Regional and standard carriers that accept SR-22 as an accommodation — not a specialty — more commonly use your policy inception date as the baseline for their internal rating models. GEICO, State Farm captive agents in some states, and many regional mutuals fall into this category. They may honor your actual violation date for mandatory surcharge periods set by state law, but their own discretionary pricing improvements often key off how long you've been their customer post-filing.
Post-SR22 rate benchmarks for a driver 6 months after filing ends: $140–$195/mo with specialty carriers calculating from violation date, versus $165–$230/mo with standard carriers calculating from policy start date — assuming identical violation (DUI) and identical time since original event (3.5 years). The $25–$35/mo gap persists until you hit the next major anniversary threshold, typically at 5 years post-violation.
Find out exactly how long SR-22 is required in your state
Which Carriers Treat You as Post-SR22 Immediately vs. Gradually
Some insurers remove the SR-22 surcharge the day your filing ends but leave the underlying violation surcharge in place on the original schedule. Others blend the two into a single "high-risk" adjustment that phases out more slowly. The difference matters most if you switched carriers mid-filing, because the new carrier may not distinguish between SR-22 status and violation history the way your original insurer did.

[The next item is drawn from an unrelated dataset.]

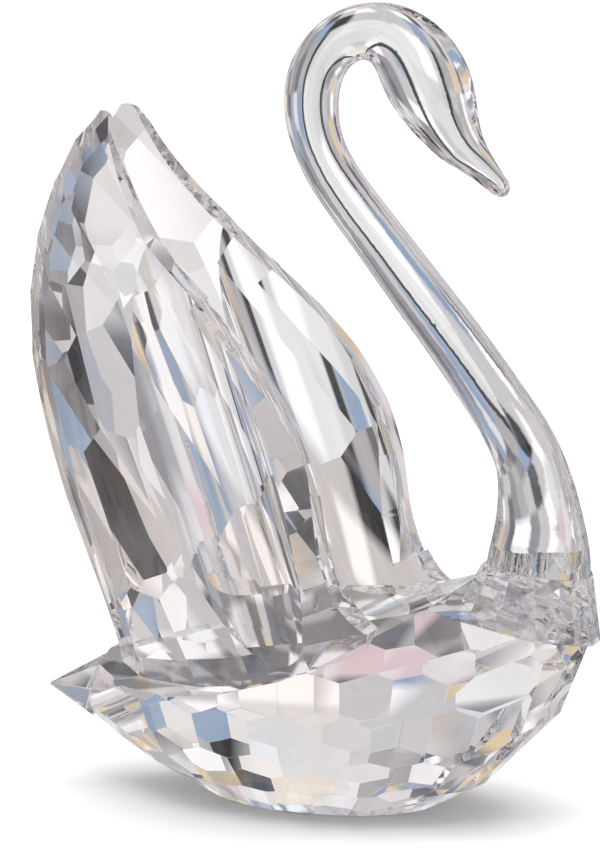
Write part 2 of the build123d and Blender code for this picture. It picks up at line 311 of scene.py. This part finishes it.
finish_glass("body", cut_crystal, "facets")
finish_glass("left_wing", cut_crystal, "facets", "left_wing_bond")
finish_glass("right_wing", cut_crystal, "facets", "right_wing_bond")
finish_glass("tail_tip", cut_crystal, "facets", "tail_bond")
finish_glass("neck_and_head", drawn_crystal, "round", "neck_bond")

# %% [markdown]
# ## Finish the glue films
# Each film is a thin flat sheet of resin that fills its joint to the edge. It is already a solid of its own,
# so it only needs its material.
# %% Finish the glue films
for name in ("left_wing_bond", "right_wing_bond", "neck_bond", "tail_bond"):
    film = nodes[name]
    film.data.materials.clear()
    film.data.materials.append(cured_glue)
    print(name, "is", cured_glue.name)

# %% [markdown]
# ## Floor
# The swan stands on a wide sheet of pale paper that curves up far behind it, so no horizon shows. The sheet
# is one profile, a line, a quarter circle and a line, carried sideways. The curve stands well back, so the
# swan can be looked at from behind as well.
# %% Paper floor
PAPER_GAP = 0.0002
PAPER_FRONT = -3.0
PAPER_TOP = 3.0
PAPER_HALF_WIDTH = 3.0
CURVE_START = 2.4
CURVE_RADIUS = 0.6
CURVE_STEPS = 24
PAPER_COLOUR = (0.93, 0.94, 0.94, 1.0)
PAPER_ROUGHNESS = 0.9


def add_floor():
    """Paper: y and z follow r sin t and r (1 - cos t) between a level and an upright stretch."""
    turn = np.linspace(0.0, math.pi / 2, CURVE_STEPS)
    back = CURVE_START + CURVE_RADIUS
    y = np.concatenate([[PAPER_FRONT], CURVE_START + CURVE_RADIUS * np.sin(turn), [back]])
    z = np.concatenate([[0.0], CURVE_RADIUS * (1 - np.cos(turn)), [PAPER_TOP]]) + TABLE - PAPER_GAP
    width = np.array([-PAPER_HALF_WIDTH, 0.0, PAPER_HALF_WIDTH])
    verts = np.stack([np.repeat(width, len(y)), np.tile(y, len(width)), np.tile(z, len(width))], axis=1)
    i, j = np.meshgrid(np.arange(len(width) - 1), np.arange(len(y) - 1), indexing="ij")
    corner = (i * len(y) + j).ravel()
    quads = np.stack([corner, corner + len(y), corner + len(y) + 1, corner + 1], axis=1)
    mesh = bpy.data.meshes.new("floor")
    mesh.from_pydata(verts.tolist(), [], quads.tolist())
    mesh.shade_smooth()
    floor = bpy.data.objects.new("floor", mesh)
    bpy.context.scene.collection.objects.link(floor)
    material, _, shader = new_material("studio_paper")
    shader.inputs["Base Color"].default_value = PAPER_COLOUR
    shader.inputs["Roughness"].default_value = PAPER_ROUGHNESS
    floor.data.materials.append(material)
    return floor


floor = add_floor()
print("floor has", len(floor.data.polygons), "faces")

# %% [markdown]
# ## Cards round the glass
# Clear glass has no look of its own: it shows what stands round it, bent and flipped by every facet. On a
# bare white table it would vanish. A studio therefore builds a tent of white, grey and black card round it,
# and each facet picks one patch of card. The tent here is a sphere of such patches, cut off by the table.
# About one card in seven is amber, blue or pink, which adds to the faint fire painted on the facets. The
# camera looks through the tent and it throws no shadow, so only mirrored and bent light meets it. Four large
# soft lamps stand in it a quarter turn apart, the first straight behind the swan for this camera, each
# between two black strips. Seen from those four sides, the round neck shows a white core between thin dark
# lines.
# %% Tones of the cards
TENT_RADIUS = 0.45
TENT_MIDDLE = 0.45 * HEIGHT
CARD_LIFT = 0.0001
CARDS_AROUND = 44
CARDS_UP = 22
FINENESS = 8
EDGE_SHARPNESS = 5.0
CARD_TONES = np.array([
    (1.08, 1.06, 1.08), (0.80, 0.775, 0.785), (0.62, 0.595, 0.605), (0.46, 0.445, 0.46),
    (0.31, 0.30, 0.315), (0.17, 0.165, 0.18), (0.08, 0.08, 0.085), (0.015, 0.015, 0.018),
    (0.80, 0.62, 0.40), (0.30, 0.40, 0.56), (0.74, 0.58, 0.62),
])
CARD_SHARES = np.array([9, 15, 20, 19, 15, 11, 4, 2, 5, 6, 4], dtype=float)
LAMP_HALF_WIDTH = math.radians(12.0)
LAMP_FRAME = math.radians(3.5)
LAMP_TOP = math.radians(35.0)
LAMP_FOOT = math.radians(-12.0)
LAMP_TONE = np.array([1.1, 1.1, 1.1])
LAMP_COVER = 0.5
BLACK_STRIP = (0.03, 0.03, 0.032)
CARD_ORDER = 11


def blend_cards(grid, rows, columns):
    """Tone at fractional rows and columns: neighbours mixed by a weight that is steep at the card's edge."""
    i = np.clip(np.floor(rows).astype(int), 0, grid.shape[0] - 2)
    j = np.floor(columns).astype(int) % grid.shape[1]
    across = np.clip((columns - np.floor(columns) - 0.5) * EDGE_SHARPNESS + 0.5, 0.0, 1.0)[..., None]
    upward = np.clip((rows - i - 0.5) * EDGE_SHARPNESS + 0.5, 0.0, 1.0)[..., None]
    k = (j + 1) % grid.shape[1]
    low = grid[i, j] * (1 - across) + grid[i, k] * across
    high = grid[i + 1, j] * (1 - across) + grid[i + 1, k] * across
    return low * (1 - upward) + high * upward


def lamp_tones(tone, u, v):
    """Lay four soft lamps between black strips, a quarter turn apart, over the cards.

    A direction's angle off the nearest lamp is |(u - behind) wrapped into -45 to 45 degrees|.
    """
    behind = CAMERA_AZIMUTH + math.pi / 2
    off = np.abs((u - behind + math.pi / 4) % (math.pi / 2) - math.pi / 4)
    tall = (v > LAMP_FOOT) & (v < LAMP_TOP)
    inside = (off < LAMP_HALF_WIDTH) & tall
    framed = (off < LAMP_HALF_WIDTH + LAMP_FRAME) & tall & ~inside
    tone[framed] = BLACK_STRIP
    tone[inside] = tone[inside] * (1 - LAMP_COVER) + LAMP_TONE * LAMP_COVER
    return tone


def tent_tones(u, v):
    """Tone for each direction: seeded random cards with the lamps laid over them."""
    share = CARD_SHARES / CARD_SHARES.sum()
    order = np.random.default_rng(CARD_ORDER)
    draw = order.choice(len(CARD_TONES), size=(CARDS_UP + 1, CARDS_AROUND), p=share)
    rows = (v / math.pi + 0.5) * CARDS_UP
    columns = u / (2 * math.pi) * CARDS_AROUND
    return lamp_tones(blend_cards(CARD_TONES[draw], rows, columns), u, v)


print("cards:", CARDS_AROUND, "around and", CARDS_UP, "up, in", len(CARD_TONES), "tones")

# %% [markdown]
# ## The tent itself
# A ready-made sphere would reach through the table, so the tent is worked out on a grid of two angles, and
# each point stops at the sphere or at the table, whichever comes first. Every point carries its own tone as
# an attribute, and the material glows in that tone.
# %% The tent itself
def tent_material():
    """Glow in the card's own tone, read from the mesh."""
    material = bpy.data.materials.new("tent_cards")
    material.use_nodes = True
    tree = material.node_tree
    tree.nodes.clear()
    output = tree.nodes.new("ShaderNodeOutputMaterial")
    glow = tree.nodes.new("ShaderNodeEmission")
    tone = tree.nodes.new("ShaderNodeAttribute")
    tone.attribute_name = "tone"
    tree.links.new(tone.outputs["Color"], glow.inputs["Color"])
    tree.links.new(glow.outputs["Emission"], output.inputs["Surface"])
    return material


def add_tent():
    """Sphere of cards, cut off by the table.

    Points are middle + t (cos u cos v, sin u cos v, sin v). Upward t is the tent's radius, and downward t is
    the smaller of the radius and the drop to the table along that direction.
    """
    around_count = CARDS_AROUND * FINENESS
    up_count = CARDS_UP * FINENESS
    u, v = np.meshgrid(
        np.linspace(0.0, 2 * math.pi, around_count + 1), np.linspace(-math.pi / 2, math.pi / 2, up_count + 1)
    )
    direction = np.stack([np.cos(u) * np.cos(v), np.sin(u) * np.cos(v), np.sin(v)], axis=-1)
    drop = TENT_MIDDLE + CARD_LIFT
    downward = np.maximum(-direction[..., 2], drop / TENT_RADIUS)
    reach = np.minimum(drop / downward, TENT_RADIUS)
    verts = direction * reach[..., None] + np.array([0.0, 0.0, TABLE + TENT_MIDDLE])
    i, j = np.meshgrid(np.arange(up_count), np.arange(around_count), indexing="ij")
    corner = (i * (around_count + 1) + j).ravel()
    next_row = corner + around_count + 1
    quads = np.stack([corner, corner + 1, next_row + 1, next_row], axis=1)
    mesh = bpy.data.meshes.new("light_tent")
    mesh.from_pydata(verts.reshape(-1, 3).tolist(), [], quads.tolist())
    colour = np.ones((u.size, 4), dtype=np.float32)
    colour[:, :3] = tent_tones(u, v).reshape(-1, 3)
    attribute = mesh.attributes.new("tone", "FLOAT_COLOR", "POINT")
    attribute.data.foreach_set("color", colour.ravel())
    mesh.materials.append(tent_material())
    tent = bpy.data.objects.new("light_tent", mesh)
    tent.visible_camera = False
    tent.visible_shadow = False
    tent.visible_diffuse = False
    bpy.context.scene.collection.objects.link(tent)
    return tent


tent = add_tent()
print("tent has", len(tent.data.polygons), "faces")

# %% [markdown]
# ## Light on the paper
# One large soft lamp overhead and a white room light the paper. Together they leave only a soft grey
# shadow at each end of the foot, where the swan's hull hangs over the table.
# %% Lamp and room
OVERHEAD_SIZE = 1.1
OVERHEAD_POWER = 8.5
OVERHEAD_HEIGHT = 0.9
ROOM_STRENGTH = 0.82


def add_overhead_lamp():
    """A square soft lamp above the swan, pointing straight down."""
    data = bpy.data.lights.new("overhead", "AREA")
    data.shape = "SQUARE"
    data.size = OVERHEAD_SIZE
    data.energy = OVERHEAD_POWER
    lamp = bpy.data.objects.new("overhead", data)
    lamp.location = (0.0, 0.0, OVERHEAD_HEIGHT)
    lamp.visible_glossy = False
    lamp.visible_transmission = False
    bpy.context.scene.collection.objects.link(lamp)
    return lamp


def white_room():
    """An even white world."""
    world = bpy.data.worlds.new("white_room")
    world.use_nodes = True
    sky = world.node_tree.nodes["Background"]
    sky.inputs["Color"].default_value = (1.0, 1.0, 1.0, 1.0)
    sky.inputs["Strength"].default_value = ROOM_STRENGTH
    bpy.context.scene.world = world


lamp = add_overhead_lamp()
white_room()
print("overhead lamp of", lamp.data.energy, "W, white room at", ROOM_STRENGTH)

# %% [markdown]
# ## Ray bounces
# Inside cut crystal a ray may be mirrored many times before it leaves. Cycles stops after a few bounces
# and paints black what is left, so the limits are raised. The Standard view keeps the white paper white.
# %% Render limits and view
GLASS_BOUNCES = 32
MIRROR_BOUNCES = 16
scene = bpy.context.scene
scene.view_settings.view_transform = "Standard"
scene.cycles.max_bounces = GLASS_BOUNCES
scene.cycles.transmission_bounces = GLASS_BOUNCES
scene.cycles.glossy_bounces = MIRROR_BOUNCES
print("bounces allowed:", scene.cycles.max_bounces)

If you completed SR-22 with the same carrier that filed it originally, you'll typically see a rate drop of 8–15% within 30 days of your filing end date, as the SR-22 administrative surcharge falls off. The violation surcharge remains and decreases annually. If you're with a carrier you switched to mid-filing, that immediate post-SR22 drop is smaller or absent — many drivers report 0–5% reduction at filing end, with the full improvement delayed until the next policy renewal 3–6 months later.
Carriers most likely to drop rates immediately after SR-22 ends regardless of switch timing: Progressive, Dairyland, National General. Carriers where post-SR22 improvement is slower if you switched mid-filing: GEICO, Nationwide, Kemper. If you're currently with a carrier you joined during your SR-22 period and your filing ends in the next 60 days, request a quote from your pre-SR22 carrier and from at least two specialty high-risk carriers to benchmark whether staying or switching delivers the faster rate recovery.
Shopping Strategy for Drivers 30–90 Days Before SR-22 Ends
The optimal time to shop for post-SR22 coverage is 45–60 days before your filing requirement ends — early enough that new policies can start within 15 days of your SR-22 termination date, but late enough that carriers quote you as a driver exiting SR-22 rather than currently filing. If you switched carriers mid-filing, this window is critical: you're comparing your current insurer's post-SR22 rate against competitors who will calculate your risk from your original violation date.
Request quotes from at least one carrier in each category: a non-standard specialist (Progressive, The General, Elephant), a standard carrier that accepts high-risk (GEICO, Nationwide), and a regional insurer active in your state. Provide your actual violation date, not your current policy start date, and confirm in writing whether their quoted rate is based on time since violation or time as their customer. Most drivers who switched mid-filing and then re-shop at SR-22 end find their lowest rate with a specialist carrier pricing from violation date.
Average post-SR22 rate for a driver who switched carriers mid-filing and stays with that carrier: $172/mo six months after filing ends. Average rate for the same driver profile who switches again to a carrier pricing from original violation date: $148/mo. The $24/mo savings compounds over 12–24 months until the baseline date gap closes. If you saved $60/mo by switching mid-SR22, but you'll save another $25/mo by switching again at SR-22 end, the second switch is worth it unless your current carrier offers a loyalty discount that closes the gap.
How Long Until Rates Normalize After SR-22 for Mid-Filing Switchers
Standard rate recovery timeline for a DUI with no mid-filing switch: 3 years post-violation to reach near-standard rates, 5 years to full normalization, 7 years for the violation to age off most carrier systems entirely. If you switched carriers during your SR-22 period, add 6–18 months to each of those benchmarks with carriers that calculate from your policy start date rather than violation date.
Drivers who complete SR-22 with a carrier they switched to mid-filing typically see the following post-SR22 rate curve: 0–6 months after filing ends, rates drop 0–8%. 6–12 months after filing ends, rates drop an additional 8–15% at annual renewal as the carrier applies its first post-SR22 tier adjustment. 18–24 months after filing ends, rates approach standard pricing if no additional violations occurred and you've maintained continuous coverage.
If you're 12+ months past your SR-22 end date, still with the carrier you switched to mid-filing, and your rate hasn't dropped below $130/mo for liability-only or $180/mo for full coverage, you're likely being priced on a delayed timeline. Request a quote from a high-risk specialist and provide your original violation date explicitly — most will beat your current rate by 15–25% because they're pricing you 12–18 months further into recovery than your current insurer's model recognizes.